Действие «Эглетьеров» развертывается в наше время в самом сердце Парижа в буржуазной среде. В трех томах («Семья Эглетьер», «Голод львят», «Гниль»
[30]) я рассказал историю медленного распада одной семьи. Ведущие темы романа: противопоставление здорового аппетита молодежи опустошенности людей зрелого возраста, разного рода конфликты, порождаемые жизнью современного общества, глухой треск обветшавшей социальной структуры, полной «гнили». Первый том появился в 1965 году. Прошло много лет. Но, мне думается, некоторые проблемы, поднятые на его страницах, до сих пор не утратили своей актуальности.

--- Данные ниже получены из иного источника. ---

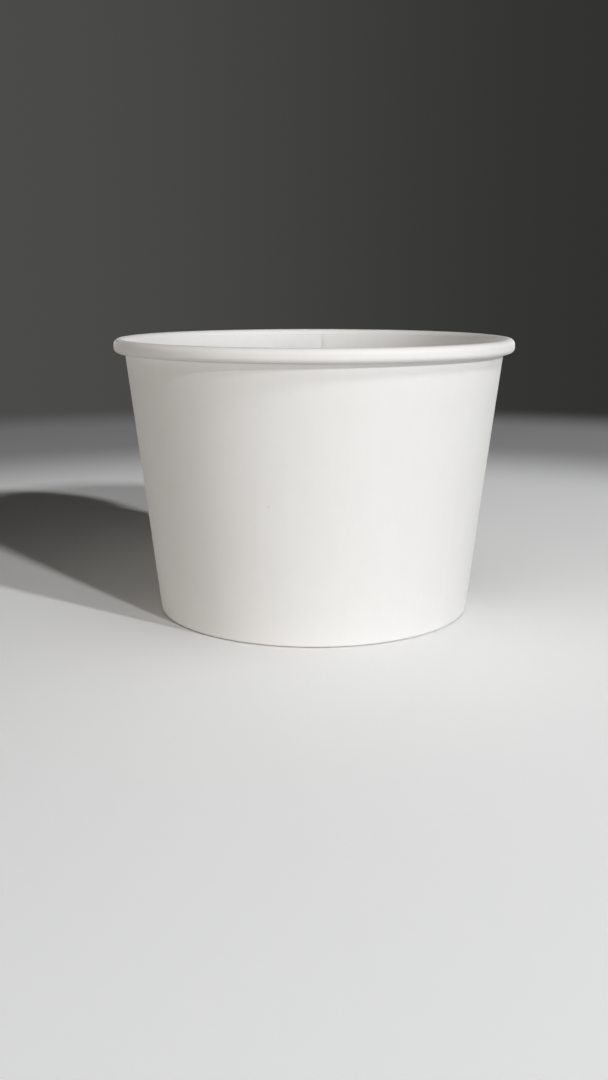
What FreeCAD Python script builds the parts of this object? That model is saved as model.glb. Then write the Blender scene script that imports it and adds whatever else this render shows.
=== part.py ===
import FreeCAD, Part
import math
import os

# Paper sundae cup, made as such cups are: a plain board blank is wrapped into a cone and lapped down
# the back, its top edge is rolled outwards into a hollow rim, and its bottom edge is folded inwards
# and up, round the skirt of a separate round bottom that is let in above the table.
#
# Millimetres. +Z is up, the origin is on the table at the centre of the foot, and +Y is the back,
# where the side seam is. A section lies in the XZ plane, with x as the radius.

# Board
BOARD = 0.40  # thickness of the side wall's board
BOTTOM_BOARD = 0.40  # thickness of the bottom's board
SEAL = 0.02  # melted coating between the bottom's skirt and the board on each side of it

# Outside sizes
RIM_DIAMETER = 96.0  # over the rolled rim
BASE_DIAMETER = 76.7  # where the line of the wall meets the table
CUP_HEIGHT = 66.3

# Rolled rim
ROLL_RADIUS = 1.39  # outside radius of the roll's top
ROLL_HEIGHT = 3.27
ROLL_GAP = 0.10  # between the turns of the roll
CURL_END_TURN = 100.0  # degrees that the cut edge goes on round inside the roll

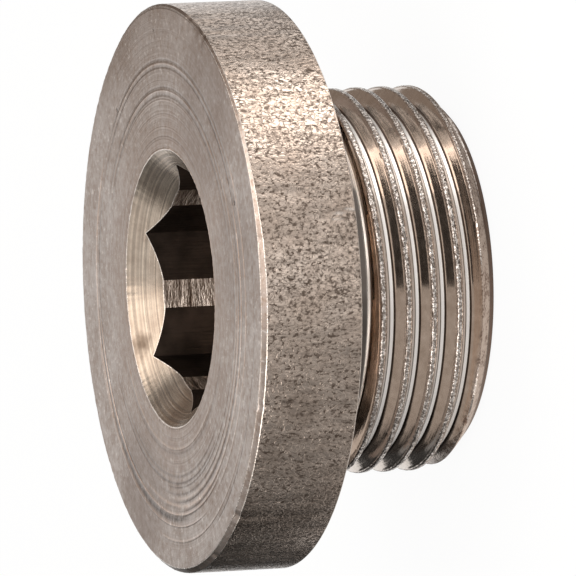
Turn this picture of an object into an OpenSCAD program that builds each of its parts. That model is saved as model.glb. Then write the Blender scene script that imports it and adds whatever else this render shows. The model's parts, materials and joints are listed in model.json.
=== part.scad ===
// Oil drain plug: a turned steel screw plug with a wide flat flange, a broached
// hexagon socket in its face and a short fine-pitch thread. It is one piece.
// The origin is the centre of the sealing face, the underside of the flange.
// +Z points to the face with the socket, and the shank hangs below the origin.

/* [Flange] */
// Outside diameter of the flange
flange_d = 32; // [30:0.5:40]
// Thickness of the flange, from its sealing face to its front face
flange_t = 5.8; // [5:0.1:9]
// Bevel where the flange's side meets its front face
front_bevel = 0.35; // [0.1:0.05:0.8]
// Bevel where the flange's side meets its sealing face
back_bevel = 0.1; // [0.05:0.05:0.8]

/* [Hexagon socket] */
// Size of the hexagon key that turns the plug
key_size = 12; // [8:1:14]
// Clearance between the key and the socket, across the flats
key_clearance = 0.1; // [0.05:0.01:0.2]
// How deep the hexagon is broached below the front face
hex_depth = 7.5; // [5:0.1:8]
// How much wider than the flats the hole is drilled before broaching
pilot_extra = 0.1; // [0.02:0.01:0.3]
// Depth of the drilled hole past the hexagon, where the chips go
chip_room = 0.8; // [0.2:0.1:1.2]
// Included angle of the drill's point
drill_angle = 118; // [118:1:140]
// Width of the countersink's ring around the drilled hole, seen from the front
sink_w = 1.7; // [0.5:0.1:2.5]
// Included angle of the countersink
sink_angle = 90; // [80:1:120]

/* [Shank] */
// Length of the shank, from the sealing face to its end
shank_l = 10; // [9:0.5:20]
// How much wider than the thread the collar is that centres the sealing ring
collar_over = 0.1; // [0.02:0.01:0.5]
// Length of the plain collar under the flange
collar_l = 2.1; // [1:0.1:3]
// Depth of the relief groove below the thread's roots, on the radius
relief_under = 0.2; // [0.05:0.05:0.4]
// Width of the relief groove between the collar and the thread
relief_w = 0.5; // [0.4:0.1:1.5]
// How far the end face's edge lies below the thread's roots, on the radius
end_under = 0.35; // [0.1:0.05:1]
// Length of the bevel that leads the thread in at the end
lead_l = 1.1; // [0.5:0.1:2]

/* [Thread] */
// Nominal diameter of the metric thread
thread_size = 22; // [20:1:27]
// Pitch of the thread, one right-hand start
pitch = 1.5; // [1:0.25:2]
// How much smaller than nominal the thread's crests are turned
crest_loss = 0.25; // [0.1:0.01:0.3]
// Play that the thread's flanks leave, measured on the radius
flank_play = 0.05; // [0.02:0.01:0.1]
// Angle around the axis at which the groove meets the end face
thread_start = 222; // [0:1:359]

/* [Hidden] */
$fn = 96;
// How far a cutting shape stands proud of the face it cuts
cut = 1;

// The socket: the hole is drilled to the key's width, then broached
hex_af = key_size + key_clearance;
hex_corner_d = hex_af / cos(30);
pilot_d = hex_af + pilot_extra;
pilot_depth = hex_depth + chip_room;
drill_tip_l = pilot_d / 2 / tan(drill_angle / 2);
sink_d = pilot_d + 2 * sink_w;
sink_depth = sink_w / tan(sink_angle / 2);

// The metric profile: its pitch line and its roots lie at these fractions of
// the sharp V's height below the nominal diameter
flank_angle = 30;
pitch_line = 3 / 8;
root_line = 17 / 24;
vee_h = pitch / 2 / tan(flank_angle);
crest_r = (thread_size - crest_loss) / 2;
pitch_r = thread_size / 2 - pitch_line * vee_h - flank_play;
root_r = thread_size / 2 - root_line * vee_h - flank_play;
// Radius at which neighbouring turns of the groove would meet
sharp_r = pitch_r + vee_h / 2;
cutter_r = (crest_r + sharp_r) / 2;

collar_r = (thread_size + collar_over) / 2;
relief_r = root_r - relief_under;
end_r = root_r - end_under;

// The groove runs from a turn below the end face to half a turn into the collar,
// but is cut from the shank only, so that it ends at the collar's shoulder
turn_steps = 48;
groove_low = -shank_l - pitch;
groove_high = -collar_l + pitch / 2;
groove_turns = (groove_high - groove_low) / pitch;
// The angle where the sweep begins, so that the groove's middle crosses the end
// face's plane at thread_start
first_angle = thread_start + 360 * (groove_low + shank_l) / pitch;

// Half the width of the thread's groove at a radius
function groove_half(r) = pitch / 4 + (r - pitch_r) * tan(flank_angle);

// The turned head: flange and collar, with the flange's two edges bevelled
module head_blank() {
    rotate_extrude()
        polygon([
            [0, -collar_l],
            [collar_r, -collar_l],
            [collar_r, 0],
            [flange_d / 2 - back_bevel, 0],
            [flange_d / 2, back_bevel],
            [flange_d / 2, flange_t - front_bevel],
            [flange_d / 2 - front_bevel, flange_t],
            [0, flange_t]
        ]);
}

// The turned shank below the collar: relief groove, thread blank, lead-in
module shank_blank() {
    rotate_extrude()
        polygon([
            [0, -shank_l],
            [end_r, -shank_l],
            [crest_r, -shank_l + lead_l],
            [crest_r, -collar_l - relief_w],
            [relief_r, -collar_l - relief_w],
            [relief_r, -collar_l],
            [0, -collar_l]
        ]);
}

// What the threading tool takes away: its profile swept along a helix
module thread_groove() {
    profile = [
        [root_r, -groove_half(root_r)],
        [cutter_r, -groove_half(cutter_r)],
        [cutter_r, groove_half(cutter_r)],
        [root_r, groove_half(root_r)]
    ];
    corners = len(profile);
    steps = ceil(groove_turns * turn_steps);
    points = [
        for (i = [0:steps], p = profile)
            let (a = first_angle + 360 * i / turn_steps)
            [p[0] * cos(a), p[0] * sin(a), groove_low + pitch * i / turn_steps + p[1]]
    ];
    walls = [
        for (i = [0:steps - 1], j = [0:corners - 1])
            let (
                a = i * corners + j,
                b = i * corners + (j + 1) % corners
            )
            each [[a, b, a + corners], [b, b + corners, a + corners]]
    ];
    first_cap = [for (j = [corners - 1:-1:0]) j];
    last_cap = [for (j = [0:corners - 1]) steps * corners + j];
    polyhedron(points, concat([first_cap], walls, [last_cap]), convexity = 10);
}

// The socket: a drilled and countersunk hole with a hexagon broached in it
module hex_socket() {
    translate([0, 0, flange_t - hex_depth])
        cylinder(h = hex_depth + cut, d = hex_corner_d, $fn = 6);
    translate([0, 0, flange_t - pilot_depth])
        cylinder(h = pilot_depth + cut, d = pilot_d);
    translate([0, 0, flange_t - pilot_depth - drill_tip_l])
        cylinder(h = drill_tip_l, d1 = 0, d2 = pilot_d);
    translate([0, 0, flange_t - sink_depth])
        cylinder(h = sink_depth, d1 = pilot_d, d2 = sink_d);
}

module drain_plug() {
    color("darkgray")
        difference() {
            union() {
                head_blank();
                difference() {
                    shank_blank();
                    thread_groove();
                }
            }
            hex_socket();
        }
}

drain_plug();
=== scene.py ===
"""Looks of an oil drain plug: a turned steel screw plug with a hexagon socket.

Named sizes are in millimetres and the meshes in metres, in the CAD model's
frame: the origin is the centre of the sealing face, +Z points to the socket.
"""
import json
import math

import bmesh
import bpy
from mathutils import Matrix, Vector, noise

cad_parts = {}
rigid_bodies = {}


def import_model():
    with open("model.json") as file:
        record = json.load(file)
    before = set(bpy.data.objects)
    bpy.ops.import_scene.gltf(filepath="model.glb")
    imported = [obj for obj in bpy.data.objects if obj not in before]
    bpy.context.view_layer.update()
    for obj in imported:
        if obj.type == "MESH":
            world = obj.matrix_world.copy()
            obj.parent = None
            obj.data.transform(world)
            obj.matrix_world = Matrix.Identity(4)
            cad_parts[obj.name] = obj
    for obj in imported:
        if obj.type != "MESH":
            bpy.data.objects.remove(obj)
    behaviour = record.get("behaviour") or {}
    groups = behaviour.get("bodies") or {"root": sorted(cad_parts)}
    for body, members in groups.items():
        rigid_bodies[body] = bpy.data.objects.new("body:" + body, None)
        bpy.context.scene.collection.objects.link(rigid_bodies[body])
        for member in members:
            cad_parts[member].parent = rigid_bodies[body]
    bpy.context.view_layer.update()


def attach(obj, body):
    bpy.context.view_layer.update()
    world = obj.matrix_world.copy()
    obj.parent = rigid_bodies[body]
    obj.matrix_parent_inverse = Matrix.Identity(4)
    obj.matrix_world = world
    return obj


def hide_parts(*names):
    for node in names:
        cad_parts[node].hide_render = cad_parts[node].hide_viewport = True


MM = 0.001

# The turned shape. The flange and the shank's end lie a hair inside the CAD
# model's box, and both bevels are narrower than in CAD, as the photograph shows
FLANGE_R = 15.99
FLANGE_T = 5.799
FRONT_BEVEL = 0.27
BACK_BEVEL = 0.04
COLLAR_R = 11.05
COLLAR_L = 2.1
RELIEF_W = 0.5
SHANK_L = 9.999
LEAD_L = 1.1

# The thread's metric profile. Its pitch line and its roots lie at fractions of
# the sharp V's height below the nominal radius, less the play of the flanks
THREAD_R = 11.0
PITCH = 1.5
FLANK_ANGLE = math.radians(30)
FLANK_PLAY = 0.05
THREAD_START = 222.0
CREST_R = 10.875
VEE_H = PITCH / 2 / math.tan(FLANK_ANGLE)
PITCH_R = THREAD_R - 3 / 8 * VEE_H - FLANK_PLAY
ROOT_R = THREAD_R - 17 / 24 * VEE_H - FLANK_PLAY
RELIEF_R = ROOT_R - 0.2
END_R = ROOT_R - 0.35

# The socket: a hole drilled for a 12 mm key, countersunk, then broached
KEY = 12.0
HEX_HALF = (KEY + 0.1) / 2
PILOT_R = (KEY + 0.2) / 2
SINK_R = PILOT_R + 1.7
HEX_DEPTH = 7.5
PILOT_DEPTH = 8.3
TIP_L = PILOT_R / math.tan(math.radians(59))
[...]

– Близка ли вам среда, где происходит действие «Эглетьеров»? Часто ли вы ходите куда-либо по вечерам? Ведете ли светскую жизнь?
– Совсем не веду. По натуре я дикарь и Гит такая же, как я. Круг наших друзей очень ограничен. Больше всего нам нравится жить в нашем загородном доме. Несколько лет назад мы расстались с домом на Юге – он был слишком удален от Парижа – и купили дом в небольшой заброшенной деревушке на реке Луарэ. Это бывшая ферма, прилепившаяся к старинной колокольне. Она расположена на вершине невысокого холма, пышно названного Монт-Сен-Мишель де Гатине. Вокруг, насколько хватал глаз, расстилаются поля. Взгляд не задерживаясь скользит по вспаханной земле, по убегающим вдаль дорогам, по перелескам, очертания которых тают в воздушной дымке. Созерцание этого ландшафта, как и беспредельного морского простора, вызывает у меня ощущение величавой мощи. И как в зависимости от времени года меняется красочная гамма. Как играют, переливаясь, оттенки! То это золото созревших хлебов, то бурые тона убранных свекольных полей, то черная и голая или покрытая тонким слоем инея земля; а когда пелена дождей застилает небо, расплываются контуры холмов и силуэты деревьев, и весь пейзаж словно бы растворяется во влажной атмосфере.